There were two forms of integration problems that the SCP had to deal with. Internally, the particle physicists and the astronomers within the SCP had to work together throughout the data collection and analysis procedures. Externally, the group had to legitimize itself within the astronomical community, who were the main judges of their work. In both these cases, there arose problems. For example, it became clear very early on to the astronomers in SCP that the particle physicists of the group did not know enough astronomy and made elementary mistakes during the data collection processes at the telescopes. Moreover, in several oral history interviews I conducted, astronomers of the SCP complained about the “over-confidence” of the particle physicists that the statistical analysis would take care of the problems that arise in data collection. The evidential cultures of particle physics and astronomy clashed within the team.
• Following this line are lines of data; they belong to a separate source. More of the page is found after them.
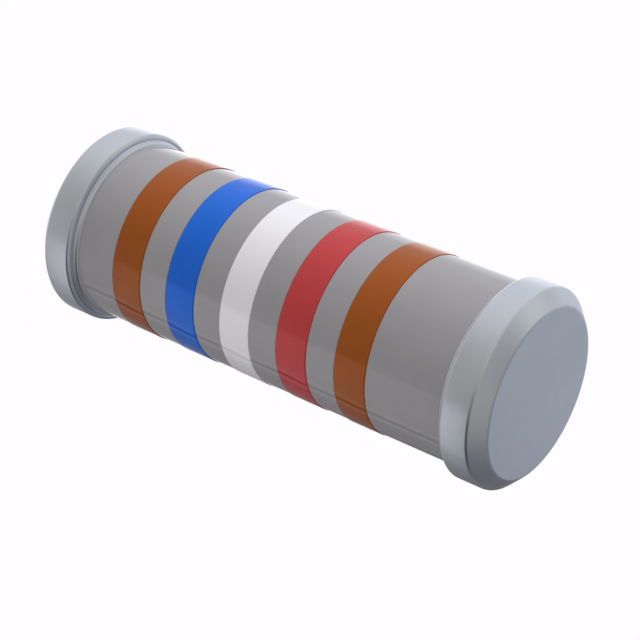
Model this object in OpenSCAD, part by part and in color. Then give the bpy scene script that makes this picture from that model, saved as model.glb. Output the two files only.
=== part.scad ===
// Leadless cylindrical film resistor, standing on the face of its lower end cap.
// Z is the axis of the rod, and z = 0 is the lower end face. Lengths are in millimetres.
// Sizes build outwards from the rod: film, then lacquer or cap wall, then ink.

/* [Overall] */
// Length over both end caps
overall_length = 5.9; // [5.2:0.1:9]

/* [Ceramic rod] */
// Diameter of the bare rod
rod_diameter = 1.86; // [1.2:0.02:3]
// Radius of the tumbled edge at each end of the rod
rod_edge_radius = 0.08; // [0.05:0.01:0.14]

/* [Resistive film] */
// Thickness of the film, drawn far thicker than the real one so that it can be seen
film_thickness = 0.02; // [0.01:0.005:0.05]
// Turns that the trimming cut makes round the rod
trim_turns = 6; // [2:1:8]
// Width of the trimming cut, measured along the rod
trim_width = 0.07; // [0.04:0.01:0.12]
// Uncut film between the mouth of each cap and the trimming cut
trim_margin = 0.35; // [0.1:0.05:0.8]

/* [Lacquer] */
// Thickness of the lacquer over the film
lacquer_thickness = 0.05; // [0.02:0.01:0.08]

/* [End caps] */
// Radial clearance of the cap's bore on the film, none because the cap is pressed on
cap_clearance = 0; // [0:0.001:0.01]
// Thickness of the cap's side wall
cap_wall = 0.15; // [0.13:0.01:0.3]
// Thickness of the cap's flat end
cap_floor = 0.15; // [0.12:0.01:0.3]
// Length of the cap from its end face to the foot of its sloping rim
cap_length = 0.5; // [0.3:0.01:0.9]
// How far the coined bevel comes in from the side of the cap
bevel_depth = 0.16; // [0.05:0.01:0.25]
// How far the coined bevel runs along the cap
bevel_length = 0.15; // [0.05:0.01:0.2]
// Radius that softens the two edges of the bevel
bevel_edge_radius = 0.03; // [0.005:0.005:0.04]
// How far the slope of the rim runs along the cap
rim_slope = 0.03; // [0.01:0.005:0.05]
// Radius that softens the outer edge of the rim
rim_edge_radius = 0.02; // [0.005:0.005:0.05]
// How far the collar inside the rim stands above the lacquer
collar_step = 0.045; // [0.01:0.005:0.07]
// How far the collar reaches out of the cap's rim
collar_length = 0.05; // [0.04:0.01:0.15]
// Length of the slope at the free end of the collar
collar_slope = 0.035; // [0.01:0.005:0.045]
// How much tighter the cup's inside corner is than the edge of the rod
corner_relief = 0.02; // [0.01:0.005:0.04]

/* [Colour bands] */
// Bare lacquer between the mouth of the lower cap and the first band
first_band_gap = 0.5; // [0.05:0.005:1.3]
// Bare lacquer between the last band and the mouth of the upper cap, wider so that the
// code is read from the other end
last_band_gap = 0.9; // [0.05:0.005:1.9]
// Width of each band
band_width = 0.4; // [0.1:0.05:0.65]
// Thickness of the ink on the lacquer
ink_thickness = 0.008; // [0.004:0.001:0.02]

/* [Hidden] */
$fn = 96;
corner_steps = 4;
cut_steps_per_turn = 24;
cut_sides = 3;
cut_overshoot = 0.01;

rod_radius = rod_diameter / 2;
film_radius = rod_radius + film_thickness;
lacquer_radius = film_radius + lacquer_thickness;
ink_radius = lacquer_radius + ink_thickness;
bore_radius = film_radius + cap_clearance;
cap_radius = bore_radius + cap_wall;
face_radius = cap_radius - bevel_depth;
collar_radius = lacquer_radius + collar_step;
cup_corner_radius = rod_edge_radius - corner_relief;

mouth_height = cap_length + collar_length;
lacquer_length = overall_length - 2 * mouth_height;
rod_length = overall_length - 2 * cap_floor;
film_start = cap_floor + rod_edge_radius;
film_length = overall_length - 2 * film_start;
trim_start = mouth_height + trim_margin;
trim_length = overall_length - 2 * trim_start;
trim_pitch = trim_length / trim_turns;
first_band_start = mouth_height + first_band_gap;
band_count = 5;
band_pitch = (lacquer_length - first_band_gap - last_band_gap - band_width) / (band_count - 1);

tin = [0.62, 0.65, 0.69];
grey_lacquer = [0.52, 0.51, 0.53];
alumina = [0.93, 0.91, 0.86];
nickel_chrome = [0.46, 0.45, 0.44];
brown_ink = [0.52, 0.28, 0.15];
blue_ink = [0.14, 0.36, 0.74];
white_ink = [0.88, 0.88, 0.90];
red_ink = [0.68, 0.23, 0.25];

function unit(v) = v / norm(v);

function rotated(p, angle) = [
    p.x * cos(angle) - p.y * sin(angle),
    p.x * sin(angle) + p.y * cos(angle)
];

// The arc of radius r that rounds corner b, on the way from a to c
function rounded_corner(a, b, c, r) =
    let (
        to_a = unit(a - b),
        to_c = unit(c - b),
        half_angle = acos(to_a * to_c) / 2,
        centre = b + unit(to_a + to_c) * r / sin(half_angle),
        first = b + to_a * r / tan(half_angle) - centre,
        turn = -sign(cross(to_a, to_c)) * (180 - 2 * half_angle)
    )
    [for (i = [0:corner_steps]) centre + rotated(first, turn * i / corner_steps)];

// A closed outline from [point, radius] pairs, where a radius of 0 leaves the corner sharp
function rounded_outline(corners) =
    let (n = len(corners))
    [for (i = [0:n - 1])
        let (b = corners[i][0], r = corners[i][1])
        each r == 0
            ? [b]
            : rounded_corner(corners[(i + n - 1) % n][0], b, corners[(i + 1) % n][0], r)];

// A plain tube between two radii
module sleeve(inner, outer, start, length) {
    translate([0, 0, start])
        rotate_extrude()
            translate([inner, 0])
                square([outer - inner, length]);
}

// The ceramic core, with the edges of both ends tumbled round
module ceramic_rod() {
    color(alumina)
        translate([0, 0, cap_floor])
            rotate_extrude()
                polygon(rounded_outline([
                    [[0, 0], 0],
                    [[rod_radius, 0], rod_edge_radius],
                    [[rod_radius, rod_length], rod_edge_radius],
                    [[0, rod_length], 0]
                ]));
}

// The part of a ring between two radii that spans an angle
module ring_sector(inner, outer, angle, steps) {
    polygon(concat(
        [for (i = [0:steps]) outer * [cos(angle * i / steps), sin(angle * i / steps)]],
        [for (i = [steps:-1:0]) inner * [cos(angle * i / steps), sin(angle * i / steps)]]
    ));
}

// What the trimming beam takes out of the film: a helical slot right through it
module trimming_cut() {
    translate([0, 0, trim_start])
        linear_extrude(
            height = trim_length,
            twist = -360 * trim_turns,
            slices = trim_turns * cut_steps_per_turn,
            segments = 2 * (cut_sides + 1)
        )
            ring_sector(
                rod_radius - cut_overshoot,
                film_radius + cut_overshoot,
                360 * trim_width / trim_pitch,
                cut_sides
            );
}

// The metal film on the rod, which the cut leaves as a long ribbon between two whole ends
module resistive_film() {
    color(nickel_chrome)
        difference() {
            sleeve(rod_radius, film_radius, film_start, film_length);
            trimming_cut();
        }
}

// A drawn cup: flat face, coined bevel, straight side, and a rim that slopes down to a collar
module end_cap() {
    color(tin)
        rotate_extrude()
            polygon(rounded_outline([
                [[0, 0], 0],
                [[face_radius, 0], bevel_edge_radius],
                [[cap_radius, bevel_length], bevel_edge_radius],
                [[cap_radius, cap_length - rim_slope], rim_edge_radius],
                [[collar_radius, cap_length], 0],
                [[collar_radius, mouth_height - collar_slope], 0],
                [[lacquer_radius, mouth_height], 0],
                [[bore_radius, mouth_height], 0],
                [[bore_radius, cap_floor], cup_corner_radius],
                [[0, cap_floor], 0]
            ]));
}

module lower_end_cap() {
    end_cap();
}

module upper_end_cap() {
    translate([0, 0, overall_length])
        mirror([0, 0, 1])
            end_cap();
}

// The lacquer, from the collar of one cap to the collar of the other
module lacquer_coat() {
    color(grey_lacquer)
        sleeve(film_radius, lacquer_radius, mouth_height, lacquer_length);
}

// A ring of ink, where index counts the bands from the lower end
module ink_band(index, ink) {
    color(ink)
        sleeve(lacquer_radius, ink_radius, first_band_start + index * band_pitch, band_width);
}

module first_digit_band() {
    ink_band(0, brown_ink);
}

module second_digit_band() {
    ink_band(1, blue_ink);
}

module third_digit_band() {
    ink_band(2, white_ink);
}

module multiplier_band() {
    ink_band(3, red_ink);
}

module tolerance_band() {
    ink_band(4, brown_ink);
}

ceramic_rod();
resistive_film();
lower_end_cap();
upper_end_cap();
lacquer_coat();
first_digit_band();
second_digit_band();
third_digit_band();
multiplier_band();
tolerance_band();
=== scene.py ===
import math

import bmesh
import bpy
from mathutils import Matrix, Quaternion, Vector


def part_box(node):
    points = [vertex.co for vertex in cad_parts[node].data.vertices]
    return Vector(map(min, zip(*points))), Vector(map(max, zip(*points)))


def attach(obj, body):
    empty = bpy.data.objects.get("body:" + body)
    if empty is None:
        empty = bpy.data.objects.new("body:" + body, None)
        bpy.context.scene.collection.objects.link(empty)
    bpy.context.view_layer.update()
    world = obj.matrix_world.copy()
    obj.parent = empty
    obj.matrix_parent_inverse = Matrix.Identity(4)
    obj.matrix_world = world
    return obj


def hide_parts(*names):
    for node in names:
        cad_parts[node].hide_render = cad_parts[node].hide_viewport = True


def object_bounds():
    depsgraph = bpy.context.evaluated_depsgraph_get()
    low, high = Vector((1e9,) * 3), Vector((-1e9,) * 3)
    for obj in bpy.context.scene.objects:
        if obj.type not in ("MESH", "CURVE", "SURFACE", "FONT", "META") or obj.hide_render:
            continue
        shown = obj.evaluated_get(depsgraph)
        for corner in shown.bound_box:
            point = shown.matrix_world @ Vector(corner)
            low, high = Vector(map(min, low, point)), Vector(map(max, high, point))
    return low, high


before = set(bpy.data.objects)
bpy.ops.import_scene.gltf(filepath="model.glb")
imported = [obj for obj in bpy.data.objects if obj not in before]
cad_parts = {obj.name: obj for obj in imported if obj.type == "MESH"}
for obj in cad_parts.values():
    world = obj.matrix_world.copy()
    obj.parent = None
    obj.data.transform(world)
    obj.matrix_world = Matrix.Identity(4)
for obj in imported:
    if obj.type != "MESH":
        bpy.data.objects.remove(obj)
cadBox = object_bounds()
mm = 0.001
scene = bpy.context.scene
print("Frame loaded:", len(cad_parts), "nodes")

# Camera
cameraSettings = {
    "location": (-0.15, -20.349, 15.155),   # mm
    "lookAt": (0.1535, 0, 3.198),
    "roll": 112.53,        # degrees; the part stands on end and lies across the picture
    "focalLength": 124.22,   # mm, on a 36 mm sensor
    "nearest": 1,         # mm, how close to the lens things still show
    "farthest": 2000,
}


def addCamera(settings):
    data = bpy.data.cameras.new("studioCamera")
    data.lens = settings["focalLength"]
    data.clip_start = settings["nearest"] * mm
    data.clip_end = settings["farthest"] * mm
    camera = bpy.data.objects.new("studioCamera", data)
    scene.collection.objects.link(camera)
    place = Vector(settings["location"]) * mm
    sight = Vector(settings["lookAt"]) * mm - place
    aim = sight.to_track_quat("-Z", "Y")
    roll = Quaternion((0, 0, 1), math.radians(settings["roll"]))
    camera.matrix_world = Matrix.Translation(place) @ (aim @ roll).to_matrix().to_4x4()
    scene.camera = camera


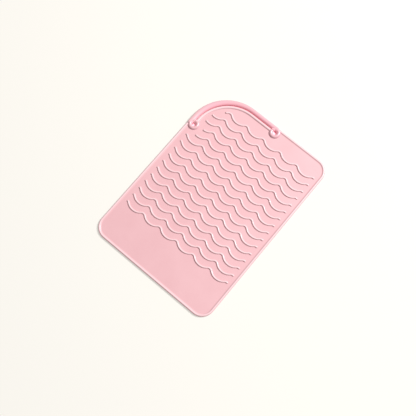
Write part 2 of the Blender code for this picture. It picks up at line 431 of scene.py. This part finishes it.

Externally, the SCP had to overcome a cultural barrier to launch a successful research program. For several years, the group had enormous difficulty in obtaining observation time at the big telescopes. As they were perceived as “outsiders,” the astronomy community was reluctant to grant access to the SCP researchers for “they did not know what they were doing” (This remark was made by a senior astronomer who is an expert in supernova research. He later joined the rival group, known as the High-z, which was composed only by astronomers). In order to legitimize their methods, the SCP had to publish a premature paper explaining their research endeavor to the astronomical community, using questionable data. Even though the results of the paper later turned out to be wrong, particle physics trained members of the group still think that it was a necessary move, for it gave them both communitarian and institutional validation for further research (SCP also had issues of losing support from their home institution, LBNL, due to not having produced results for a number of years).

In the body of my paper, I draw several lessons from this episode, following a historical presentation that documents the above claims. I argue that we need to be attentive to inter-experimentality in order to understand empirical confirmation in inter-disciplinary research. More specifically, I claim that perceived disciplinary hierarchies and different cultures of evidence play key roles in the confirmation practices of inter-disciplinary research and in certain contexts, this may impede progress. Both in the micro-level contexts of data collection, statistical analysis and announcement of the results, and the macro-level settings of institutional support and access to research facilities, the sociology of inter-experimentality is seen to have direct epistemic consequences, as I aim to demonstrate.